Updating requires pulling the latest code from the main branch and rebuilding the Docker image.
Source Code Deployment
The project supports deployment across various platforms including Linux, MacOS, and Windows:
- Linux: Requires Python 3.9-3.11, ffmpeg, and corresponding drivers for CUDA or ROCm for GPU acceleration.
- MacOS: Similar setup as Linux with additional dependencies like libsndfile.
- Windows: Involves setting up a virtual environment and ensuring necessary installs for GPU acceleration.
Using ChatTTS-ui API
The API allows programmatic access to text-to-speech conversions with configurable parameters like voice, prompt, temperature, and more.
- Request Method: POST
- Endpoint:
http://127.0.0.1:9966/tts
- Parameters include
text
,voice
,prompt
, and settings for customizing the output.
Successful API calls return JSON data containing paths to the generated audio files.

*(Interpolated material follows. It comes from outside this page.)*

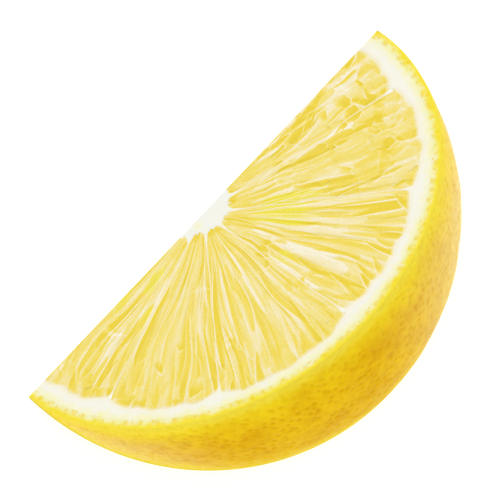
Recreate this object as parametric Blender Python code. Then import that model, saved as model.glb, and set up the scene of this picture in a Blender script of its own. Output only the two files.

Integration with pyVideoTrans
ChatTTS-ui can also integrate with pyVideoTrans from version 1.82, where users can select ChatTTS from the settings menu to convert subtitles into speech.
Conclusion
ChatTTS-ui is an open-source project facilitating text-to-speech synthesis through an easy-to-use web interface and API. Its versatility in deployment and integration potential makes it an attractive solution for both individuals looking to transform text into speech and developers seeking integration with other tools.